TASK OBJECTIVE
In the entries that follow, how many lines contain "bends"? Answer with the number only.

DATA EXCERPTS
-=-=-
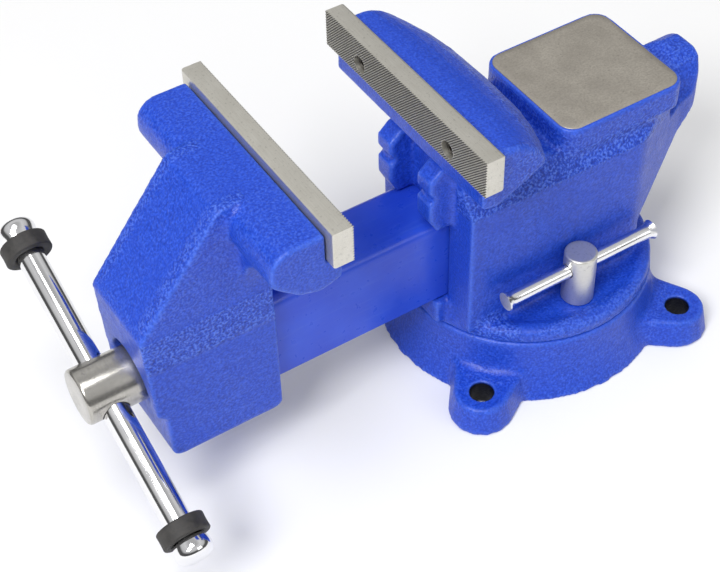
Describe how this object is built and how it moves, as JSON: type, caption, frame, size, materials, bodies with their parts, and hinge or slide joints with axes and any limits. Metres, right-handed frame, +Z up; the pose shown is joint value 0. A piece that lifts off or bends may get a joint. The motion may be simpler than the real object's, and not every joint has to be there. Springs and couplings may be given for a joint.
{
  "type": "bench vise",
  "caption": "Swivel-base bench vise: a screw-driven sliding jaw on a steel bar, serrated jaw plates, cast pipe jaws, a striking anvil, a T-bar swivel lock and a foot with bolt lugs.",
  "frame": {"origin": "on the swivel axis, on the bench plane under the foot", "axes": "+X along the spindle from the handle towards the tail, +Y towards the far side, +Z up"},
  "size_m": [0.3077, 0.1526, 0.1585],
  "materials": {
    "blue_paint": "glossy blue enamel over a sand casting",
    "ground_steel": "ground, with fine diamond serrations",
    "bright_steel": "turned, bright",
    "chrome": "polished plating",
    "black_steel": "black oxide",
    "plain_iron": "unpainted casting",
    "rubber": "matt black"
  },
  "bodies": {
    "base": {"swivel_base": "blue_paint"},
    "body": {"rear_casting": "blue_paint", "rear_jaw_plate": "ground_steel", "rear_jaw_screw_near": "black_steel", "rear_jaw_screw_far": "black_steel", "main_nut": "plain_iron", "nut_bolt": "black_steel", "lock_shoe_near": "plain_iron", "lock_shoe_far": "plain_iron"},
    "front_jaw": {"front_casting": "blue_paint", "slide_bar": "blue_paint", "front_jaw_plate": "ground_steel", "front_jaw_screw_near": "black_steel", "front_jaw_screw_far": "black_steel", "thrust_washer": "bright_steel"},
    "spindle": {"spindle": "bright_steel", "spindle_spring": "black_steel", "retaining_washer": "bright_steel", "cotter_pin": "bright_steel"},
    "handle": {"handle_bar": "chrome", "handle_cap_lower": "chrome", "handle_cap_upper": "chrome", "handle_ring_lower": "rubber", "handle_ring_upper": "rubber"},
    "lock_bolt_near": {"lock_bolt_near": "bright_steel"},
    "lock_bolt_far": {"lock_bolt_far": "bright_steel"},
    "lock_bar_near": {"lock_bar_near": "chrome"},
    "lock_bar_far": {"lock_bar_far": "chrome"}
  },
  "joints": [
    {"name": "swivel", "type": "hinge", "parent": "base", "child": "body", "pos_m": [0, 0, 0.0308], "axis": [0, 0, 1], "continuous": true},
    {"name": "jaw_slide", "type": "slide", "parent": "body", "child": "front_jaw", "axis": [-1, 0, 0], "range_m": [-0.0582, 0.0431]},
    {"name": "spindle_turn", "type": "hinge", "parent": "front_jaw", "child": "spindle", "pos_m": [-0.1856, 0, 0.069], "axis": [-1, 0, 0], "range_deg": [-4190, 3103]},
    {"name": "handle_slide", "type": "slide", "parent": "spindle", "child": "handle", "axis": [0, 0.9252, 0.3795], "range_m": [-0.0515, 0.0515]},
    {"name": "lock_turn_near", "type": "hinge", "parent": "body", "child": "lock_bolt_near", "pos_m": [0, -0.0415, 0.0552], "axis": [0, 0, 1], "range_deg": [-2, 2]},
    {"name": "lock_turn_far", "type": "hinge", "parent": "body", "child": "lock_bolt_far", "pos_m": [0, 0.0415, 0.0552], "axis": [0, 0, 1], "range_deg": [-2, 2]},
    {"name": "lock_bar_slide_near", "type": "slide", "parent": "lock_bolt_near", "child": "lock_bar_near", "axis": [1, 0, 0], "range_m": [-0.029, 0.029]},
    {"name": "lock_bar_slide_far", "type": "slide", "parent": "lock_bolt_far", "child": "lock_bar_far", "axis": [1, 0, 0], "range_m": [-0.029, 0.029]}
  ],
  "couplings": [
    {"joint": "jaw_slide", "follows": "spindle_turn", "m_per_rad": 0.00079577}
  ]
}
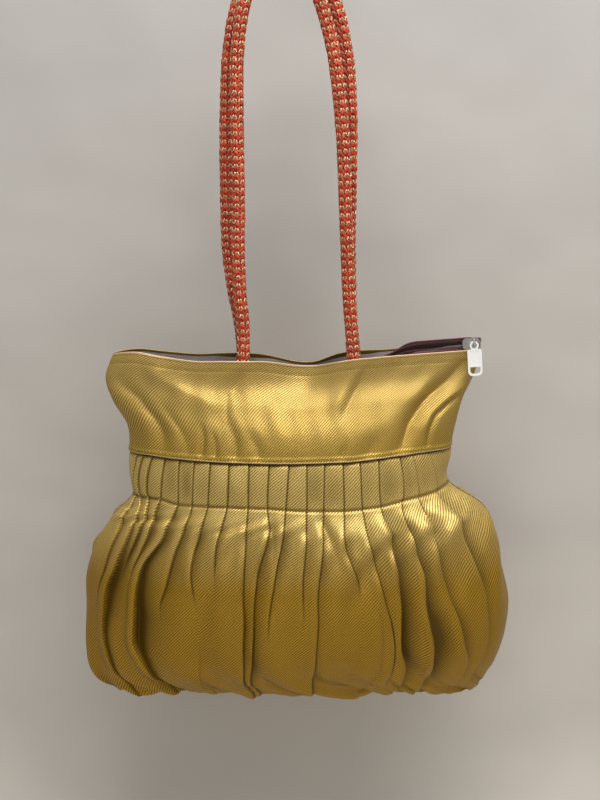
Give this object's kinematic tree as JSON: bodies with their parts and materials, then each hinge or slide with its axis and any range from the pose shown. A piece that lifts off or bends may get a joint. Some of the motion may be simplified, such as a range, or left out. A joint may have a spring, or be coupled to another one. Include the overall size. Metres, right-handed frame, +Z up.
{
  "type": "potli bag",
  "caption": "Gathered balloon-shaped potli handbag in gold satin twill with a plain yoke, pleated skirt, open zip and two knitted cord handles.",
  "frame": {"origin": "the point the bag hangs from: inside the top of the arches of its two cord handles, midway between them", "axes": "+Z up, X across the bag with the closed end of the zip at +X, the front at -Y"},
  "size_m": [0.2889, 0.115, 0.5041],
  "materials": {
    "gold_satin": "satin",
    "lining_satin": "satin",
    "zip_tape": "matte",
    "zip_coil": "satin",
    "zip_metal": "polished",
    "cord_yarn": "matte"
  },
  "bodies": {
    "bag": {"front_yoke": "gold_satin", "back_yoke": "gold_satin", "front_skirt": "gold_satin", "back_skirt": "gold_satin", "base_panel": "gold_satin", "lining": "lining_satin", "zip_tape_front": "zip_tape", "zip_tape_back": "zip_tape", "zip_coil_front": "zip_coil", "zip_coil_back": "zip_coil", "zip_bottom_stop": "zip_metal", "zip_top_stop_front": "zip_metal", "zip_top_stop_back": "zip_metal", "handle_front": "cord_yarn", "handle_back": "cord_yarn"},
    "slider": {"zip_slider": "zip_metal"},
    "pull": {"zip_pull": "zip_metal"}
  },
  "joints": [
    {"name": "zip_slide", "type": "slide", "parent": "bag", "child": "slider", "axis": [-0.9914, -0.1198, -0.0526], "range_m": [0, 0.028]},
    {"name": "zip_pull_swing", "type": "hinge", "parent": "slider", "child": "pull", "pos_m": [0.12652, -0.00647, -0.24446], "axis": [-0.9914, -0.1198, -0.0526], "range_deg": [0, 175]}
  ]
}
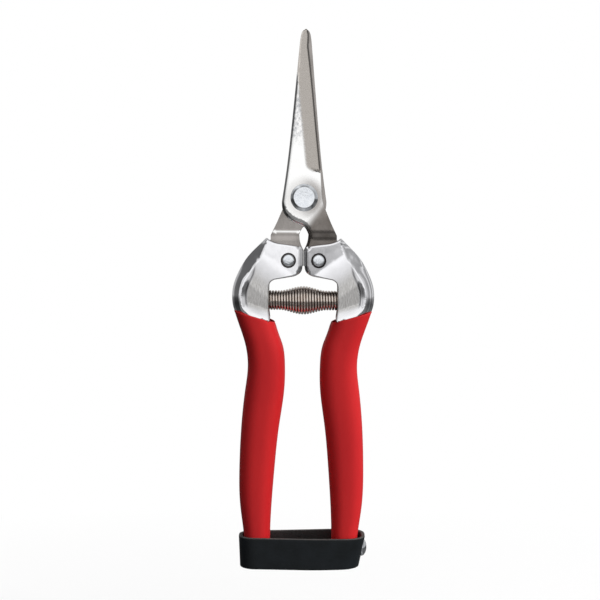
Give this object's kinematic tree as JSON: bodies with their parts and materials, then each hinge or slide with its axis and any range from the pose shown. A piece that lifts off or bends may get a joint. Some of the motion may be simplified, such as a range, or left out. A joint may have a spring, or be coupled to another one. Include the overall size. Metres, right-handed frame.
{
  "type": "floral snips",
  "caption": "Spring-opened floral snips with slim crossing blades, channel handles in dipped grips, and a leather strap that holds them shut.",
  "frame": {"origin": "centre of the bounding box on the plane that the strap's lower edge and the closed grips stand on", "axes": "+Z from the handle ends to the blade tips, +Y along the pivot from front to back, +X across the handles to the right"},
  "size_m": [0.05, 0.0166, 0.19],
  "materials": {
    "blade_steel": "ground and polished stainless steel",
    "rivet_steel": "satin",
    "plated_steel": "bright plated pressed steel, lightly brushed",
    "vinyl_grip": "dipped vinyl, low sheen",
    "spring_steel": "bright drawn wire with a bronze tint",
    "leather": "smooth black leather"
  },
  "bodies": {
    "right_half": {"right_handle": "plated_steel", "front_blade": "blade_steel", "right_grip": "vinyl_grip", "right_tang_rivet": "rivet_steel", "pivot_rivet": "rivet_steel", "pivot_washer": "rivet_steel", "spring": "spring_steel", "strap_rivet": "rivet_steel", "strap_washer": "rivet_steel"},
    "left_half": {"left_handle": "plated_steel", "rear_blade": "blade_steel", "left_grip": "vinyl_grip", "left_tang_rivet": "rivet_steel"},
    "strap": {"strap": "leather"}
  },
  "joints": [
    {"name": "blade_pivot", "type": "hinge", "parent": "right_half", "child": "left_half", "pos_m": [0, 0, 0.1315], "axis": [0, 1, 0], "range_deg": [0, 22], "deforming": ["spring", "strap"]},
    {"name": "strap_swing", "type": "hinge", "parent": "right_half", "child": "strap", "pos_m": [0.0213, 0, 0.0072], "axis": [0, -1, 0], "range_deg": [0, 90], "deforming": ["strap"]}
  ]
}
-=-=-
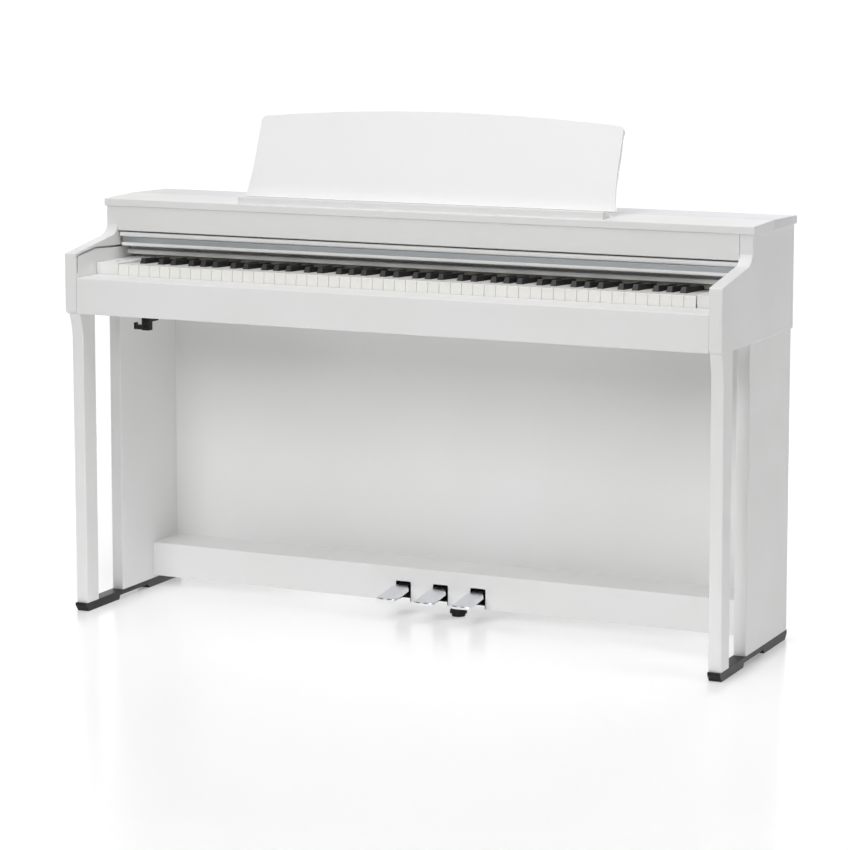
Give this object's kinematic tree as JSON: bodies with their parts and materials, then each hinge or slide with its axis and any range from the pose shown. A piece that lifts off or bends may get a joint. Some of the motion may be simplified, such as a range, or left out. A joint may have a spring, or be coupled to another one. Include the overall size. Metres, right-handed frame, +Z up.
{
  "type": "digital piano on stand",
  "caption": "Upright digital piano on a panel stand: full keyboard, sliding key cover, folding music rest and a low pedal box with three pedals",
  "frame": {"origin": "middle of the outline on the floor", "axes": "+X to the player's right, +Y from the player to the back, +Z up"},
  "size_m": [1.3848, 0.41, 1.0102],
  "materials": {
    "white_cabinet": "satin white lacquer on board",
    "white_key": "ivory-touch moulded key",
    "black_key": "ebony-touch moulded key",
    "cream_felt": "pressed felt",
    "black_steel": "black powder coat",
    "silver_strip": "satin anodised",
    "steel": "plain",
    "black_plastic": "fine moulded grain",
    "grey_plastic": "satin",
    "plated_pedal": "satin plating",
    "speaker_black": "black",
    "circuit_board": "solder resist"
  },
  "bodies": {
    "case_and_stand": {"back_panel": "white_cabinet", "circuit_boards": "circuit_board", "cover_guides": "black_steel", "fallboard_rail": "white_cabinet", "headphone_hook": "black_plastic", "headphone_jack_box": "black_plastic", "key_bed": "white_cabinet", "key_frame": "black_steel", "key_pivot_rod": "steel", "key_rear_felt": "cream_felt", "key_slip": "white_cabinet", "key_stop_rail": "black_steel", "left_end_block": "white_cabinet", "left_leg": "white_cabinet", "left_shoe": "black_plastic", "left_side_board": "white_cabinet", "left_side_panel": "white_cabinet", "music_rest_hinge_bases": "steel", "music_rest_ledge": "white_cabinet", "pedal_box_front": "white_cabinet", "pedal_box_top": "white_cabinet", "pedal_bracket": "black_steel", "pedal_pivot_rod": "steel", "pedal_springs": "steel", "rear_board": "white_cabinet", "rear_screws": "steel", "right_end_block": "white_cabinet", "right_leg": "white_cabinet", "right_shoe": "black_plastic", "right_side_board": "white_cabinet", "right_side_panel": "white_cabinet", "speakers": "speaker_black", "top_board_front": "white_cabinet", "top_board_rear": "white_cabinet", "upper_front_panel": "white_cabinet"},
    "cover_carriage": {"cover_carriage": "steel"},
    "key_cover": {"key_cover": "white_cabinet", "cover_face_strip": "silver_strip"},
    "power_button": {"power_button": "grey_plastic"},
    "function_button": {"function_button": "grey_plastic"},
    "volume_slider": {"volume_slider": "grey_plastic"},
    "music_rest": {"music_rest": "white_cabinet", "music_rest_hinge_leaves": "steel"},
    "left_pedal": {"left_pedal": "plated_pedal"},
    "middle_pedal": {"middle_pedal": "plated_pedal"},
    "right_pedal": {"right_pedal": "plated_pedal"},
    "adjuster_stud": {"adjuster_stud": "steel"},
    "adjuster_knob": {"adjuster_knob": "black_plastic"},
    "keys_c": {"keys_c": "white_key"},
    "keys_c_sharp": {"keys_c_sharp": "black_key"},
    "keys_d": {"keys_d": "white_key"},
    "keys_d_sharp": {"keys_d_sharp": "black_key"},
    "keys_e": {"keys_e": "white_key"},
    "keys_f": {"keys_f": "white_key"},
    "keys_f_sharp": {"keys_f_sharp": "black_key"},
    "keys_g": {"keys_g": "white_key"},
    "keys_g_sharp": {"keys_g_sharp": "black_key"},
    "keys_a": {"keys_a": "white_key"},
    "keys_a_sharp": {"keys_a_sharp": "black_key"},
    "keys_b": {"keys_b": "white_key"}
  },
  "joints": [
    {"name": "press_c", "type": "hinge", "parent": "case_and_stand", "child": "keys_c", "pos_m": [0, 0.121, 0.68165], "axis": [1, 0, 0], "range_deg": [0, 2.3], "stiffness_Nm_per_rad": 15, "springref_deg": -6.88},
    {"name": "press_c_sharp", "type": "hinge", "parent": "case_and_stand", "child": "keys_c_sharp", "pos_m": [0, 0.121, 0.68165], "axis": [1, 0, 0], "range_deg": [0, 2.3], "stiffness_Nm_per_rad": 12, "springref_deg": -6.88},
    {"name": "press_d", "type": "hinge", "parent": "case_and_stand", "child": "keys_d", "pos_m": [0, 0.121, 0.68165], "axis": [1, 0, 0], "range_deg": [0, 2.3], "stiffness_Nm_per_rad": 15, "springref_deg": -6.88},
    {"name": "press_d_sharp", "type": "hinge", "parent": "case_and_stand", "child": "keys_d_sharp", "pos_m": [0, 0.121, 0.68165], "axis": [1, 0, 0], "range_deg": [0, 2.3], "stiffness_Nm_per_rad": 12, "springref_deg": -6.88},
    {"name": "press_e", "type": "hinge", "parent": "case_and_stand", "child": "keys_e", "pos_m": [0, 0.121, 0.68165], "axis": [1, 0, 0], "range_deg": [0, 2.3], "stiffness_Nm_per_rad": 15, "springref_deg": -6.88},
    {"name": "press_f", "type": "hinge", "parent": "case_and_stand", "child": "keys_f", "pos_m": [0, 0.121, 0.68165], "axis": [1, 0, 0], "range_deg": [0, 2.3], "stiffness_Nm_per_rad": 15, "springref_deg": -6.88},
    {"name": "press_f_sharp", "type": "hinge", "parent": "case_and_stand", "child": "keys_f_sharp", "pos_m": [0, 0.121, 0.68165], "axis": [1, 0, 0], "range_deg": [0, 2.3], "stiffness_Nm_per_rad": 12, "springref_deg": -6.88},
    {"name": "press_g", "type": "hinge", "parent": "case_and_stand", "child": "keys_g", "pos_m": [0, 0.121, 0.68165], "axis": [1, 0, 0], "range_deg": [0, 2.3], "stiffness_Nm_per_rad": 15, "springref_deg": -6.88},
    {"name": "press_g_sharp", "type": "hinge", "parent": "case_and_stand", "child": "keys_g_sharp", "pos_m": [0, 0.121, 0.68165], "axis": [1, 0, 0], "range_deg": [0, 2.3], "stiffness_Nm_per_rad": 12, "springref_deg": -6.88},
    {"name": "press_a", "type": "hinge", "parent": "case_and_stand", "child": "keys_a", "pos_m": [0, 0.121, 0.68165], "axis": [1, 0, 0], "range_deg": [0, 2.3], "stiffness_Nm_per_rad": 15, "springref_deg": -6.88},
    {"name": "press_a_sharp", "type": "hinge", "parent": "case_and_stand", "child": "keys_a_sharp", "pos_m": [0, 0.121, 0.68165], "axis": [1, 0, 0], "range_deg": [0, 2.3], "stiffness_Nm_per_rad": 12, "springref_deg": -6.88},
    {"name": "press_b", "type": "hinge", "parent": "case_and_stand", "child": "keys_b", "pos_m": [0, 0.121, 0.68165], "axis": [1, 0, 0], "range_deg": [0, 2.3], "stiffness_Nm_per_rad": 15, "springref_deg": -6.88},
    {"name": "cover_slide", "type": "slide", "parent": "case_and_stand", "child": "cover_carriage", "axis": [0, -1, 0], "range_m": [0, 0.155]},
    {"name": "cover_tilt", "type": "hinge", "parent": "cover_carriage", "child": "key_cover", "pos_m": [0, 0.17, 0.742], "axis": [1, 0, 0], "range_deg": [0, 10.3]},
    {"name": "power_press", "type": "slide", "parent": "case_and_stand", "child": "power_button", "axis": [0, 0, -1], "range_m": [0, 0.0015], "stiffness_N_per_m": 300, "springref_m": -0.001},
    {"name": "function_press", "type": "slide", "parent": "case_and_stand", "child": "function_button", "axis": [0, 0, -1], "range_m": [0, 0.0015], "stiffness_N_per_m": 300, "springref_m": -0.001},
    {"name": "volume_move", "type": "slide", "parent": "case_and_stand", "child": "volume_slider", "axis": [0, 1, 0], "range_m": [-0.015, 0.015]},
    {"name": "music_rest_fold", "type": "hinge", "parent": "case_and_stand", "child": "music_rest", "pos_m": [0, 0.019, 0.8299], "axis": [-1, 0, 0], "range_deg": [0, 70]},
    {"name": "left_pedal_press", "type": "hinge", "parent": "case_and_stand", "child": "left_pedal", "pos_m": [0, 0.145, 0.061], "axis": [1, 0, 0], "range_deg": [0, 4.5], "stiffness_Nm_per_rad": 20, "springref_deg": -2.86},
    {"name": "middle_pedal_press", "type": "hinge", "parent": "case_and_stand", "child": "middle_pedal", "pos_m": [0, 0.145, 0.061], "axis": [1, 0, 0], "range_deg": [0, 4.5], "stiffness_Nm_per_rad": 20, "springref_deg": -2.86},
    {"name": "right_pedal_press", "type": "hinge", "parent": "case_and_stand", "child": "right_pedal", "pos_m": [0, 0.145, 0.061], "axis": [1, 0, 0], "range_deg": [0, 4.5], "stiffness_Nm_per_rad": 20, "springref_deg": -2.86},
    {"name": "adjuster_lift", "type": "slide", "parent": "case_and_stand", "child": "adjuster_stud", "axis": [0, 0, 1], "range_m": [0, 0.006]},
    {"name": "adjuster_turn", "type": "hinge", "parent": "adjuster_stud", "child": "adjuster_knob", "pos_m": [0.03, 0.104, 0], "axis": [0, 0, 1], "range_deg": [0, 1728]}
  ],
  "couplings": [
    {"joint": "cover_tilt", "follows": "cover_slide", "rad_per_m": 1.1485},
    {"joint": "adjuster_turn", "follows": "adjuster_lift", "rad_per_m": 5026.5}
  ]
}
-=-=-
WRITTEN REPLY
4